Excerpt from “Making News: A Straight-Shooting Guide to Media Relations” by David Henderson.
From years of helping organizations and businesses with strategic communications plans, I believe that many people approach the process of plan development with dread and shortness of breath. Strategic planning has gotten a bum rap because, I believe, too much has been made of the process rather than the outcome. Consequently, the process gets lost in the weeds. I believe in a minimalist approach to the process in order to achieve meaningful results … and, nothing like this U.S. Pentagon example.
Why is a strategic communications plan needed?
Without a plan, marketing, PR public statements or promotion usually lack focus and could actually work against fulfillment of an organization’s overall business objectives. You could be compromising your company’s reputation. So, why would you say anything in public without a plan? I cannot think of any reason except for carelessness or ambivalence about your organization’s image.
Effective communications begins with a carefully thought out plan to competitively position an organization. The plan embraces the overall corporate vision and objectives and gives focus, purpose and reason to a communications effort. It does not begin with tactics or with copying tactics that you’ve seen other people use to boost visibility. It begins with asking yourself candid and tough questions that will help you really put your fingers on the distinct pulse of your organization and identify precisely the right ways and the best words to enhance your image before key audiences. Some of those questions are:
- What’s so special about your organization that makes it stand out from anyone else, and who cares beyond the company parking lot?
- What are the things about your company that appeal most to the people who really matter outside and who rely on your organization, such as customers and stakeholders?
- How do you want your company talked about, in clear, jargon-free words? In other words, how do you think your best customer might describe why you were chosen over a competitor?
- What is genuinely distinctive and newsworthy about your organization and what it does or produces?
Think of a strategic plan as a beacon that will guide important audiences to your organization. A plan mirrors the objectives of a company’s business plan and works to bring the strategic business plan to life more efficiently and more compellingly than any other method.
7 steps to straight-forward strategic communications planning:
- Situation Overview. A few paragraphs to summarize the lay of the land, competitive environment, challenges and obstacles, advantages and opportunities. This is your opportunity to say, “Here’s what we’re going to do and how we’re going to make it happen.”
- Audiences. A list of all audiences that you intend to reach through your media relations initiative – internal and external, public and highly specialized. I’ve always observed a natural tendency to create a list that’s too long yet often omits the news media. Sometimes, we will list an audience group that’s no longer relevant to our business. Here’s your chance to fine-tune that list and reduce it to the essentials.
- Positioning Message. The introductory sentence or two that distinctly and clearly differentiates you from your competitors and will work to capture the attention of your key audiences.
- Objectives. Preferably three and certainly no more than four goals that reflect and complement the objectives in your organization’s business plan. Begin each objective with an active word, such as “boost” or “enhance” or “create.” There’s an old style of beginning each objective with the word, “to.” Many of us stopped doing that after high school.
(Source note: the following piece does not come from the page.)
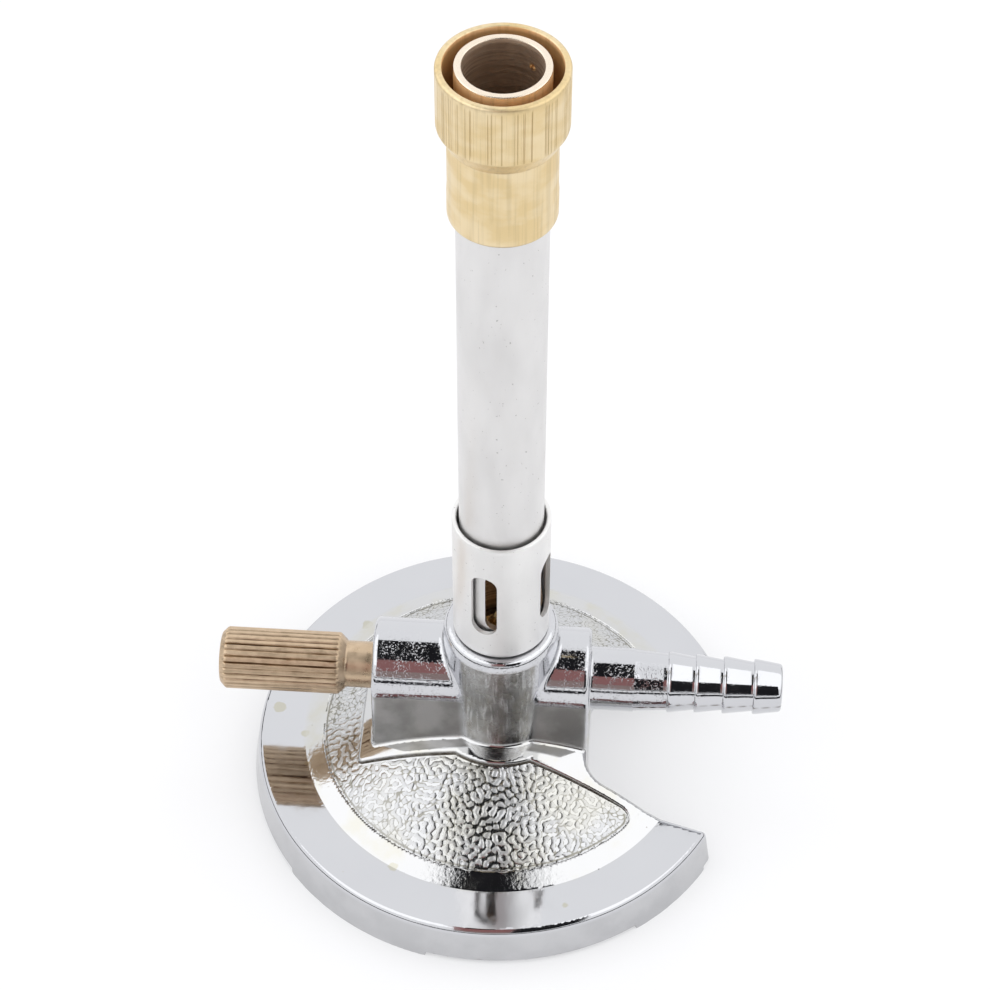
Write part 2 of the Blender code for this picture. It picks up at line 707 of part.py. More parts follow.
def build():
    clear_scene()
    parts = new_collection(PARTS)
    cutters = new_collection(CUTTERS)
    cutters.hide_render = True
    chrome = new_material("chrome plate", (0.80, 0.81, 0.82), 0.10, 1.0)
    nickel = new_material("satin nickel", (0.78, 0.77, 0.75), 0.30, 1.0)
    sleeve_nickel = new_material("satin nickel sleeve", (0.76, 0.755, 0.74), 0.27, 1.0)
    yellow_brass = new_material("yellow brass", (0.82, 0.66, 0.36), 0.28, 1.0)
    red_brass = new_material("red brass", (0.68, 0.48, 0.30), 0.34, 1.0)
    jet_brass = new_material("jet brass", (0.75, 0.57, 0.28), 0.30, 1.0)
    steel = new_material("spring steel", (0.55, 0.55, 0.56), 0.35, 1.0)
    fibre = new_material("red fibre", (0.32, 0.10, 0.06), 0.80, 0.0)
    rubber = new_material("black rubber", (0.02, 0.02, 0.02), 0.70, 0.0)
    finished = (
        (base_casting(parts, cutters), chrome),
        (burner_tube(parts, cutters), nickel),
        (air_sleeve(parts, cutters), sleeve_nickel),
        (friction_ring(parts, cutters), steel),
        (stabiliser_collar(parts, cutters), yellow_brass),
        (gas_jet(parts, cutters), jet_brass),
        (jet_washer(parts), fibre),
        (valve_spindle(parts, cutters), red_brass),
        (spindle_o_ring(parts), rubber),
    )
    for item, material in finished:
        item.data.materials.append(material)


build()
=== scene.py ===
"""Looks of the bunsen burner: finished pieces for each CAD part, a studio, and the camera.

Lengths are in millimetres until a mesh is made. The frame is the CAD's: +Z up the barrel, +X along the
valve to the hose barb, the front faces -Y.
"""

from math import atan2, ceil, cos, hypot, pi, radians, sin, sqrt, tan, tau

import bmesh
import bpy
import numpy as np
from mathutils import Matrix, Vector


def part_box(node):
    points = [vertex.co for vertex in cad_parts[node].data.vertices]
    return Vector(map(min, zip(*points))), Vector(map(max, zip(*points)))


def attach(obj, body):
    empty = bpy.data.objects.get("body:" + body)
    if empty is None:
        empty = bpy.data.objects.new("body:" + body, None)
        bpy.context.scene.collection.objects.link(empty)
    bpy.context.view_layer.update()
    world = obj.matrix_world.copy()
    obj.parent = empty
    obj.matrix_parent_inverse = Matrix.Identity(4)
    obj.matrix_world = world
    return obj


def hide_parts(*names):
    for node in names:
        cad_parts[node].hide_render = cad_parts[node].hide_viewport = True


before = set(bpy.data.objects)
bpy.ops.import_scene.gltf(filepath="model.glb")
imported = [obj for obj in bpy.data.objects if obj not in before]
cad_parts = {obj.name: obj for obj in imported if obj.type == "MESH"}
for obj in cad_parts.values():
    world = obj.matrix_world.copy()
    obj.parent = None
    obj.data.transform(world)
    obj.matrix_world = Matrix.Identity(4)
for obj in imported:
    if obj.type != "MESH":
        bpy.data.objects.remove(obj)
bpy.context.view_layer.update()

MM = 0.001
FAR = 1e9


def cad_box(node):
    """Lowest and highest corner of a CAD node, in millimetres."""
    low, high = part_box(node)
    return low / MM, high / MM


BASE_LOW, BASE_HIGH = cad_box("base_casting")
TUBE_LOW, TUBE_HIGH = cad_box("burner_tube")
SLEEVE_LOW, SLEEVE_HIGH = cad_box("air_sleeve")
COLLAR_LOW, COLLAR_HIGH = cad_box("stabiliser_collar")
SPINDLE_LOW, SPINDLE_HIGH = cad_box("valve_spindle")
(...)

- Strategies. There must be a specific strategy for achieving each objective. This is where you describe in detail how you intend to achieve the objectives. In other words, how you plan to get from here to there. Remember that you cannot list an objective without a strategy for making it happen. And, you cannot have two strategies for one objective.
- Tactics. The unique and distinctive action points that will bring your strategies to life in order to achieve the objectives.
- Measurement. The plan must have a mechanism to demonstrate tangible results. Elements can include an upward trend in news stories, increased Web site traffic and more unsolicited contact from journalists. Create a measurement matrix, a chart that tracks each component and clearly shows achievements.
Be mindful of not allowing tactics to drive the planning process. Tactics are the fun side of planning, while objectives and strategies require more thought. Consequently, people all too often jump to tactics that may or may not be relevant to the plan. That could lead to wasted time, wrong strategic directions and costly mistakes.
During the process of developing a plan, the right tactics will naturally reveal themselves. Chances are you can even identify clever new tactics that will become distinctive to your organization. So, even if someone else currently has an advantage over you in the area of media relations, it’s realistic to expect to gain the upper hand because many people don’t bother with developing a smart strategic communications plan. I’ve found that most people think only about tactics and hope that tactics will solve everything. That’s a fool’s game. Before you think about tactics, think BIG. Have a strategy.
Once you’ve launched that process, you will begin to see your company or organization through a new set of eyes, with 20-20 vision, focused on the essence of what’s important. You will no longer find it relevant to think of your organization in terms of competitors but rather as a unique organization of talented people who are part of something big.
As a footnote, let me just add that this 7-step approach can easily be applied to other types of strategic planning. It’s quick, intelligent, effective, and gets results.